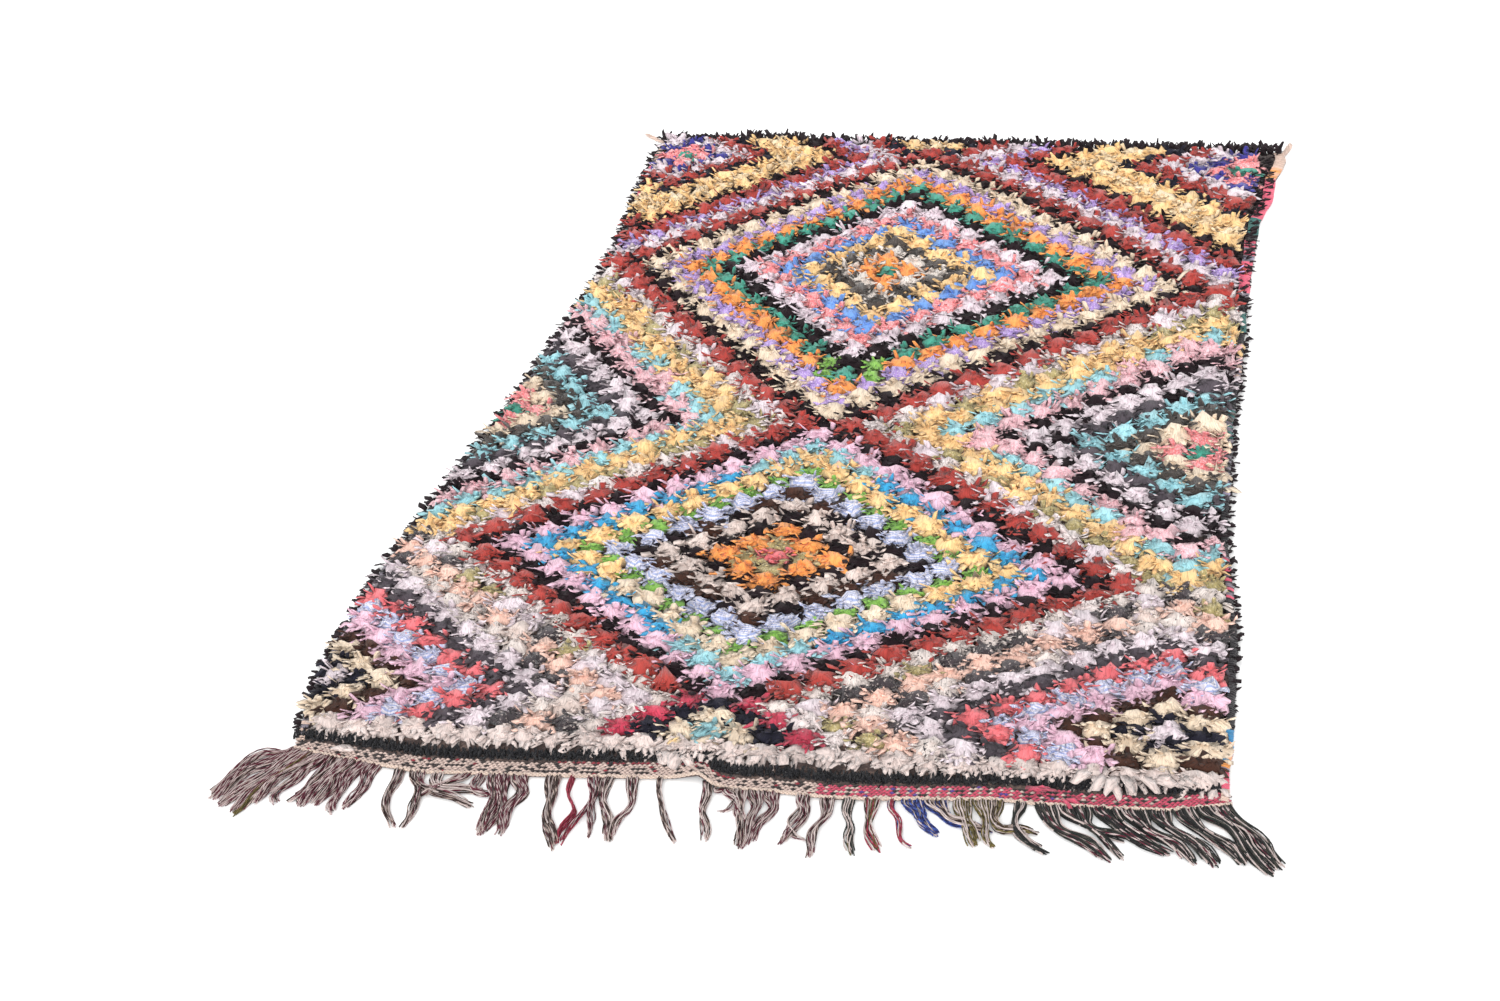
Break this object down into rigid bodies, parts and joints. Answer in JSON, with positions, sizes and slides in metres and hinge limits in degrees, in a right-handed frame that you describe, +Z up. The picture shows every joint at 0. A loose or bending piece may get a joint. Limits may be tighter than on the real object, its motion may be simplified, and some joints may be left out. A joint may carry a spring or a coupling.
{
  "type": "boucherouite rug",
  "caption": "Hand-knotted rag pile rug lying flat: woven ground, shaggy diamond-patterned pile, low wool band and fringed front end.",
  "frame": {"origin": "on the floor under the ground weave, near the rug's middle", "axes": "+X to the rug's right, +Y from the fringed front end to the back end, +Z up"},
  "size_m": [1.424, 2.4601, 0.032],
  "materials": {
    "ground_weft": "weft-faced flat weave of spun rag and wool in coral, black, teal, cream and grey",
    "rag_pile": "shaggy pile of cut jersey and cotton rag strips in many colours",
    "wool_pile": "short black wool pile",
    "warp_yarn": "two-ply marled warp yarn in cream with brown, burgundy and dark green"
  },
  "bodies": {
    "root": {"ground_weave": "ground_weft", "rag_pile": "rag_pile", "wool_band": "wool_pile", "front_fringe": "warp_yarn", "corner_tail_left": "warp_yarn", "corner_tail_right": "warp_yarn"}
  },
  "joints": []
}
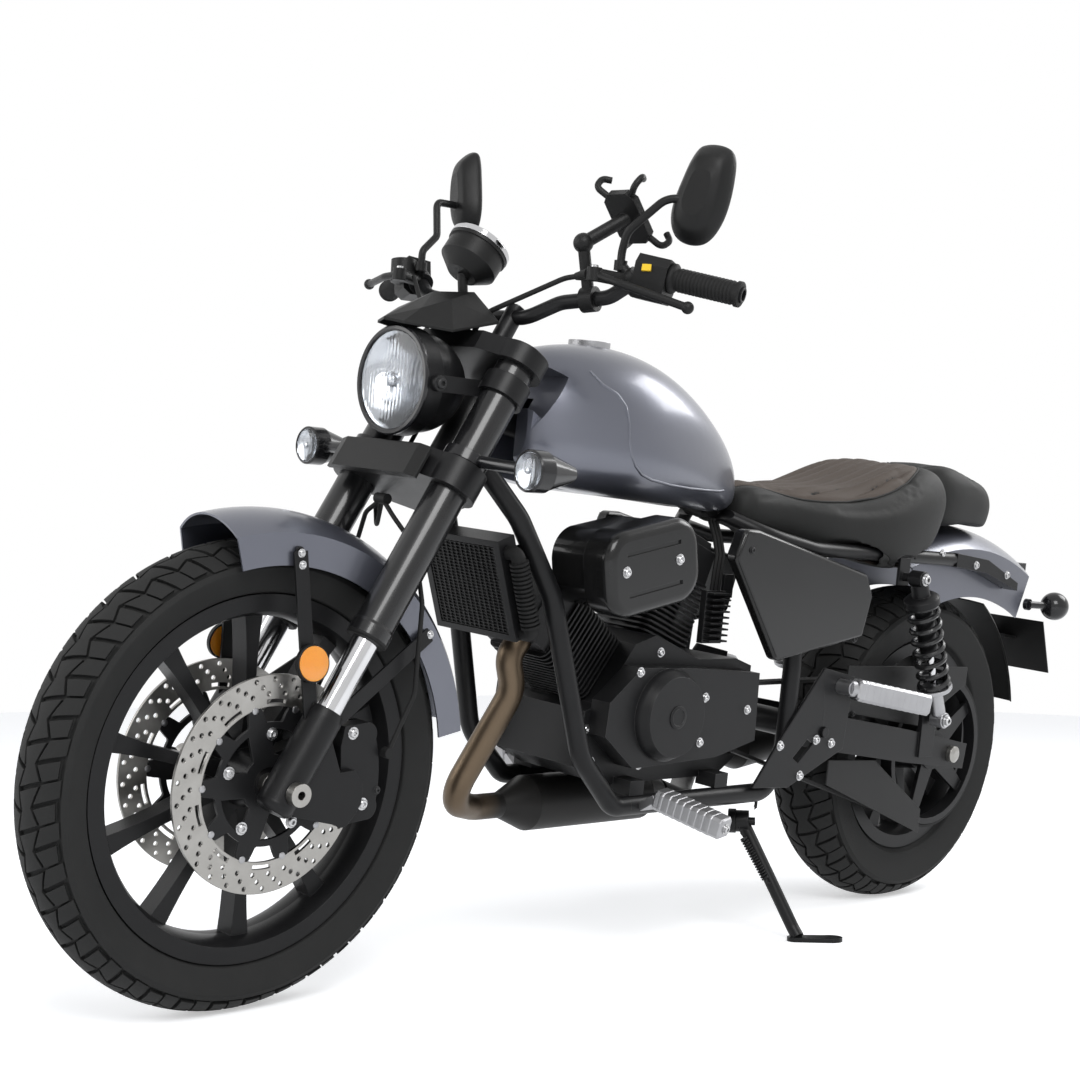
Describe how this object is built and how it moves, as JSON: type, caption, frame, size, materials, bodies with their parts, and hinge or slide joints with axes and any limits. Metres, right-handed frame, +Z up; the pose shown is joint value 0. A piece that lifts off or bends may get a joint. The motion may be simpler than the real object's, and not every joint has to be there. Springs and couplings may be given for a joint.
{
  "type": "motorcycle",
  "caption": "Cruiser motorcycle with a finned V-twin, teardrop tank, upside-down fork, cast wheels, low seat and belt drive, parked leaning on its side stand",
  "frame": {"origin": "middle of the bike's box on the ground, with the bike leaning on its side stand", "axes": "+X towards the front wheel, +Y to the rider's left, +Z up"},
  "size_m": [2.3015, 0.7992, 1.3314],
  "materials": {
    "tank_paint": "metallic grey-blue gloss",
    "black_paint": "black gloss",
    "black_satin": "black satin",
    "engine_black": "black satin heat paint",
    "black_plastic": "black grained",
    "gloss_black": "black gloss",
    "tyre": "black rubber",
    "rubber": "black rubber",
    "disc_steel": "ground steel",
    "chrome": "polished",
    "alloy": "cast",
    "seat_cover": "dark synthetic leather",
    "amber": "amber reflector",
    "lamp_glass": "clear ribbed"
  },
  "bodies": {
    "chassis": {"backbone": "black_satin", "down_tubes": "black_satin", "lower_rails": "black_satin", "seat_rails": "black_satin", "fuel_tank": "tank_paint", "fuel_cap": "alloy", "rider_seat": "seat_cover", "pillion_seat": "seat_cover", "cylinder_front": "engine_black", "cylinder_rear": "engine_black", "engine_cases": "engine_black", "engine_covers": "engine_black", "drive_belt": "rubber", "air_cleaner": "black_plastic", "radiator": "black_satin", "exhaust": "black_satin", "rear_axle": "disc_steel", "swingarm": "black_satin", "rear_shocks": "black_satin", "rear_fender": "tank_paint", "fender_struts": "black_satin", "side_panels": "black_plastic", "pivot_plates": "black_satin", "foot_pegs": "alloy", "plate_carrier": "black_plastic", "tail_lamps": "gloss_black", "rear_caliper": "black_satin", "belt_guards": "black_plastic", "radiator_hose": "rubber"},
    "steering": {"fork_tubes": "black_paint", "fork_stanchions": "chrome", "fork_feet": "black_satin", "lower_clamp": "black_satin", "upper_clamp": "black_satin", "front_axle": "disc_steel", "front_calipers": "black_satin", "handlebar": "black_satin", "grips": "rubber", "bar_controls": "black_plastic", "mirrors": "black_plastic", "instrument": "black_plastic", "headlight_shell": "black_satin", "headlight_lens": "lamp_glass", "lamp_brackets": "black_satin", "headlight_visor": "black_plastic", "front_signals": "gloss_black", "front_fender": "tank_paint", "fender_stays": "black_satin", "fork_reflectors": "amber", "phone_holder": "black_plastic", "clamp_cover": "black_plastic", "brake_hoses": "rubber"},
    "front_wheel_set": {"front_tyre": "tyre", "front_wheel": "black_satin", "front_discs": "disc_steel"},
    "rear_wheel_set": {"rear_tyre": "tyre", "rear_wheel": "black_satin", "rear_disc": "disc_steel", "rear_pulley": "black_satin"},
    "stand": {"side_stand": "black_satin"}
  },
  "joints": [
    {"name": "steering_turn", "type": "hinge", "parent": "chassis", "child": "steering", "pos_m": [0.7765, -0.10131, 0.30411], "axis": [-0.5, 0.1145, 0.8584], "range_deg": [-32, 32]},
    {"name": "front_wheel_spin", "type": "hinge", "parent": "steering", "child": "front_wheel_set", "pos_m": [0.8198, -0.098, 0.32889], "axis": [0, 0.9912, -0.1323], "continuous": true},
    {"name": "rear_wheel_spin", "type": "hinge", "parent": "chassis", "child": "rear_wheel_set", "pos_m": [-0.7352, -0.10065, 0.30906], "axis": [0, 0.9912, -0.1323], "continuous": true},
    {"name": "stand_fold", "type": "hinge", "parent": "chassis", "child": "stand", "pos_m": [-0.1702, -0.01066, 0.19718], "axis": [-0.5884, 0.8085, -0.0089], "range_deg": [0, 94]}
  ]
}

*OBJECTIVE:* Write out all of the records above exactly as they appear.

*OUTPUT FOR THIS TASK:*
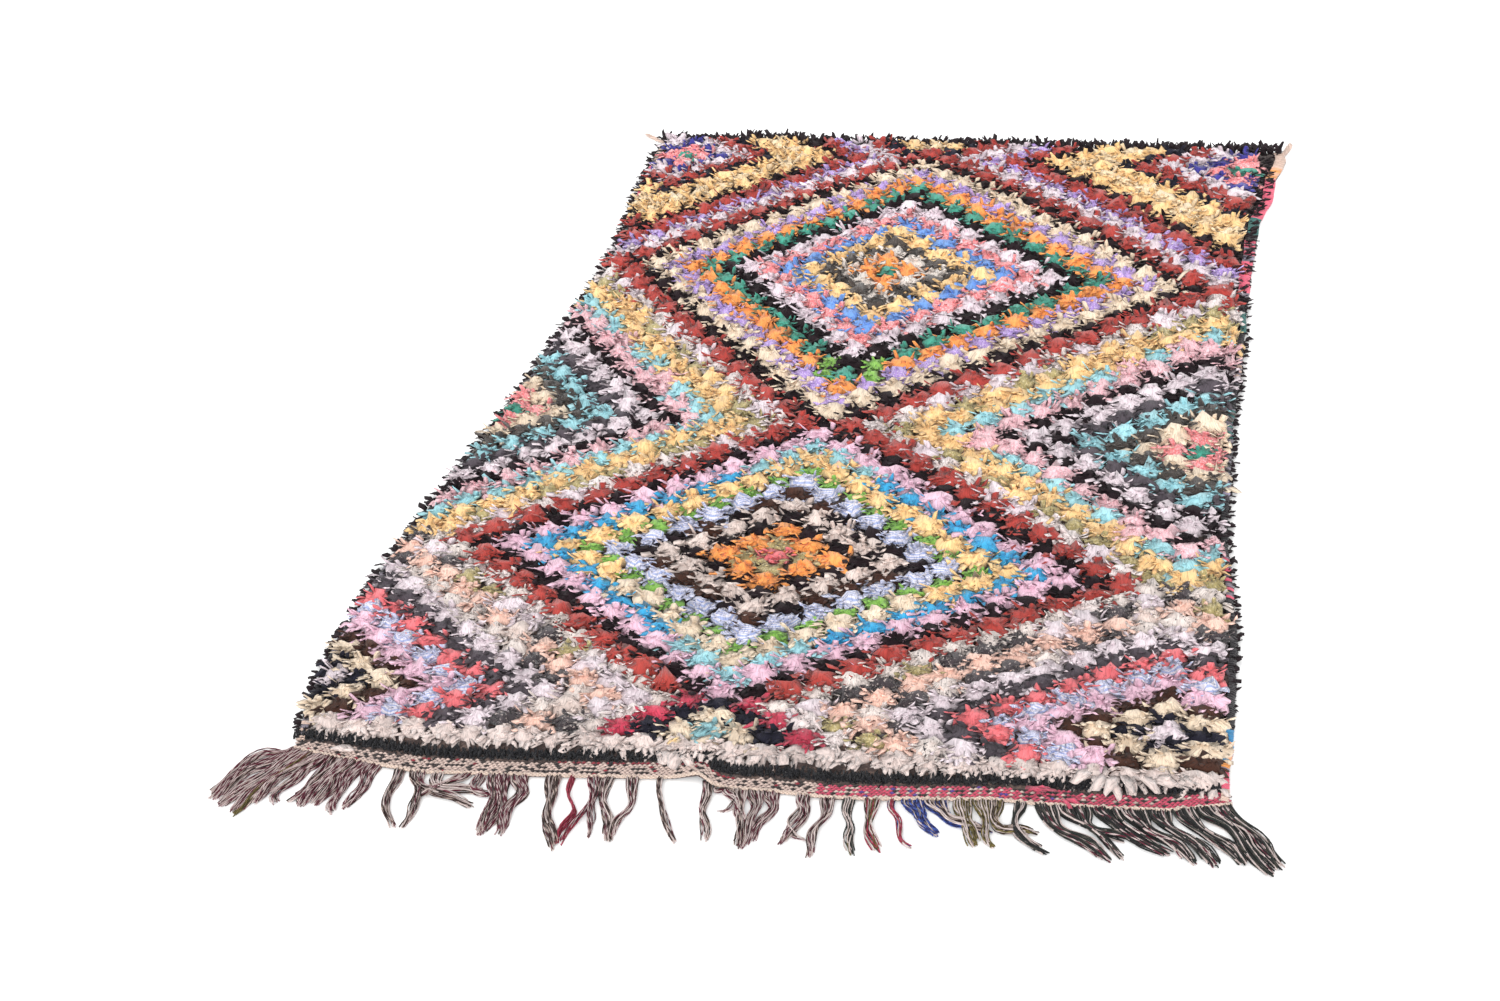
Break this object down into rigid bodies, parts and joints. Answer in JSON, with positions, sizes and slides in metres and hinge limits in degrees, in a right-handed frame that you describe, +Z up. The picture shows every joint at 0. A loose or bending piece may get a joint. Limits may be tighter than on the real object, its motion may be simplified, and some joints may be left out. A joint may carry a spring or a coupling.
{
  "type": "boucherouite rug",
  "caption": "Hand-knotted rag pile rug lying flat: woven ground, shaggy diamond-patterned pile, low wool band and fringed front end.",
  "frame": {"origin": "on the floor under the ground weave, near the rug's middle", "axes": "+X to the rug's right, +Y from the fringed front end to the back end, +Z up"},
  "size_m": [1.424, 2.4601, 0.032],
  "materials": {
    "ground_weft": "weft-faced flat weave of spun rag and wool in coral, black, teal, cream and grey",
    "rag_pile": "shaggy pile of cut jersey and cotton rag strips in many colours",
    "wool_pile": "short black wool pile",
    "warp_yarn": "two-ply marled warp yarn in cream with brown, burgundy and dark green"
  },
  "bodies": {
    "root": {"ground_weave": "ground_weft", "rag_pile": "rag_pile", "wool_band": "wool_pile", "front_fringe": "warp_yarn", "corner_tail_left": "warp_yarn", "corner_tail_right": "warp_yarn"}
  },
  "joints": []
}
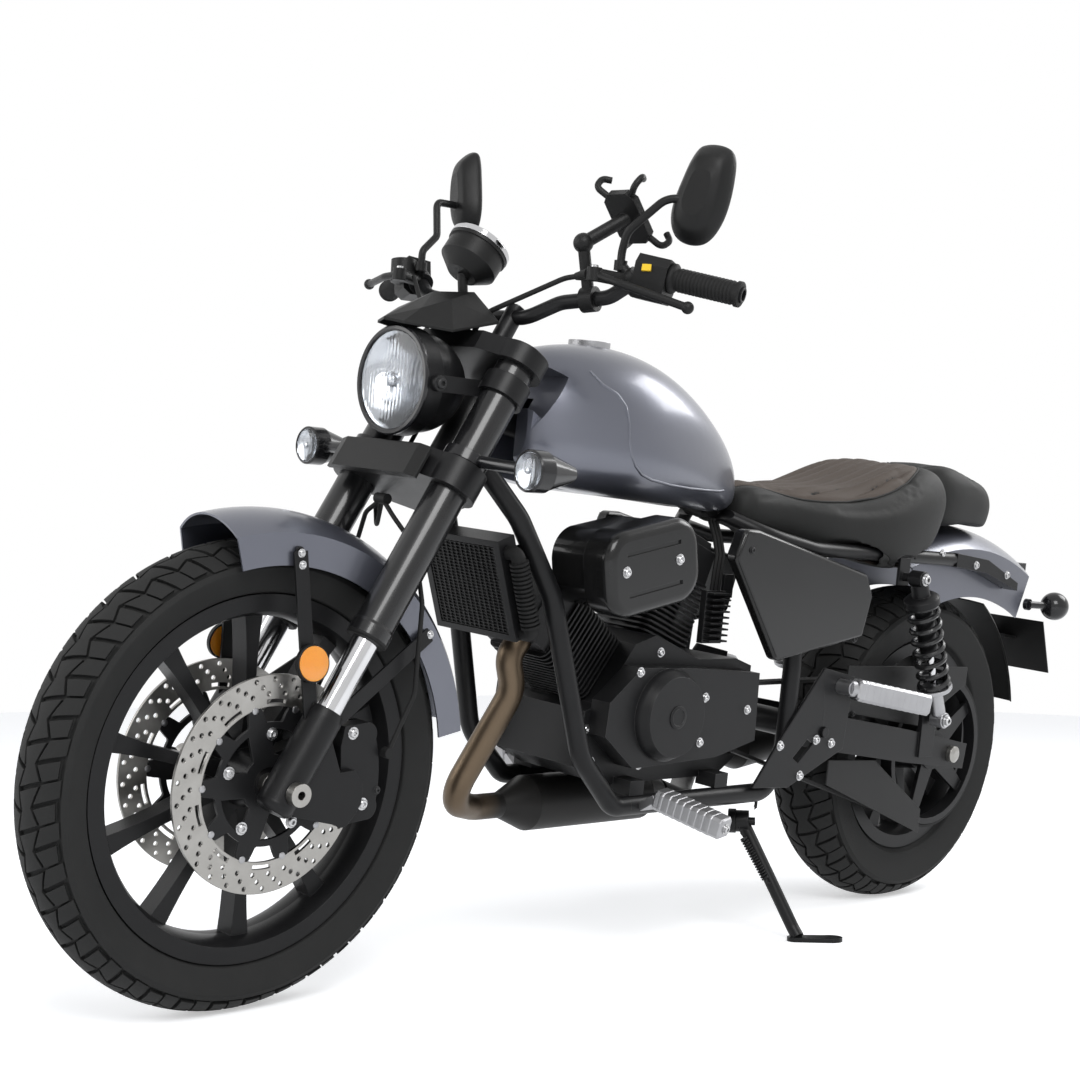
Describe how this object is built and how it moves, as JSON: type, caption, frame, size, materials, bodies with their parts, and hinge or slide joints with axes and any limits. Metres, right-handed frame, +Z up; the pose shown is joint value 0. A piece that lifts off or bends may get a joint. The motion may be simpler than the real object's, and not every joint has to be there. Springs and couplings may be given for a joint.
{
  "type": "motorcycle",
  "caption": "Cruiser motorcycle with a finned V-twin, teardrop tank, upside-down fork, cast wheels, low seat and belt drive, parked leaning on its side stand",
  "frame": {"origin": "middle of the bike's box on the ground, with the bike leaning on its side stand", "axes": "+X towards the front wheel, +Y to the rider's left, +Z up"},
  "size_m": [2.3015, 0.7992, 1.3314],
  "materials": {
    "tank_paint": "metallic grey-blue gloss",
    "black_paint": "black gloss",
    "black_satin": "black satin",
    "engine_black": "black satin heat paint",
    "black_plastic": "black grained",
    "gloss_black": "black gloss",
    "tyre": "black rubber",
    "rubber": "black rubber",
    "disc_steel": "ground steel",
    "chrome": "polished",
    "alloy": "cast",
    "seat_cover": "dark synthetic leather",
    "amber": "amber reflector",
    "lamp_glass": "clear ribbed"
  },
  "bodies": {
    "chassis": {"backbone": "black_satin", "down_tubes": "black_satin", "lower_rails": "black_satin", "seat_rails": "black_satin", "fuel_tank": "tank_paint", "fuel_cap": "alloy", "rider_seat": "seat_cover", "pillion_seat": "seat_cover", "cylinder_front": "engine_black", "cylinder_rear": "engine_black", "engine_cases": "engine_black", "engine_covers": "engine_black", "drive_belt": "rubber", "air_cleaner": "black_plastic", "radiator": "black_satin", "exhaust": "black_satin", "rear_axle": "disc_steel", "swingarm": "black_satin", "rear_shocks": "black_satin", "rear_fender": "tank_paint", "fender_struts": "black_satin", "side_panels": "black_plastic", "pivot_plates": "black_satin", "foot_pegs": "alloy", "plate_carrier": "black_plastic", "tail_lamps": "gloss_black", "rear_caliper": "black_satin", "belt_guards": "black_plastic", "radiator_hose": "rubber"},
    "steering": {"fork_tubes": "black_paint", "fork_stanchions": "chrome", "fork_feet": "black_satin", "lower_clamp": "black_satin", "upper_clamp": "black_satin", "front_axle": "disc_steel", "front_calipers": "black_satin", "handlebar": "black_satin", "grips": "rubber", "bar_controls": "black_plastic", "mirrors": "black_plastic", "instrument": "black_plastic", "headlight_shell": "black_satin", "headlight_lens": "lamp_glass", "lamp_brackets": "black_satin", "headlight_visor": "black_plastic", "front_signals": "gloss_black", "front_fender": "tank_paint", "fender_stays": "black_satin", "fork_reflectors": "amber", "phone_holder": "black_plastic", "clamp_cover": "black_plastic", "brake_hoses": "rubber"},
    "front_wheel_set": {"front_tyre": "tyre", "front_wheel": "black_satin", "front_discs": "disc_steel"},
    "rear_wheel_set": {"rear_tyre": "tyre", "rear_wheel": "black_satin", "rear_disc": "disc_steel", "rear_pulley": "black_satin"},
    "stand": {"side_stand": "black_satin"}
  },
  "joints": [
    {"name": "steering_turn", "type": "hinge", "parent": "chassis", "child": "steering", "pos_m": [0.7765, -0.10131, 0.30411], "axis": [-0.5, 0.1145, 0.8584], "range_deg": [-32, 32]},
    {"name": "front_wheel_spin", "type": "hinge", "parent": "steering", "child": "front_wheel_set", "pos_m": [0.8198, -0.098, 0.32889], "axis": [0, 0.9912, -0.1323], "continuous": true},
    {"name": "rear_wheel_spin", "type": "hinge", "parent": "chassis", "child": "rear_wheel_set", "pos_m": [-0.7352, -0.10065, 0.30906], "axis": [0, 0.9912, -0.1323], "continuous": true},
    {"name": "stand_fold", "type": "hinge", "parent": "chassis", "child": "stand", "pos_m": [-0.1702, -0.01066, 0.19718], "axis": [-0.5884, 0.8085, -0.0089], "range_deg": [0, 94]}
  ]
}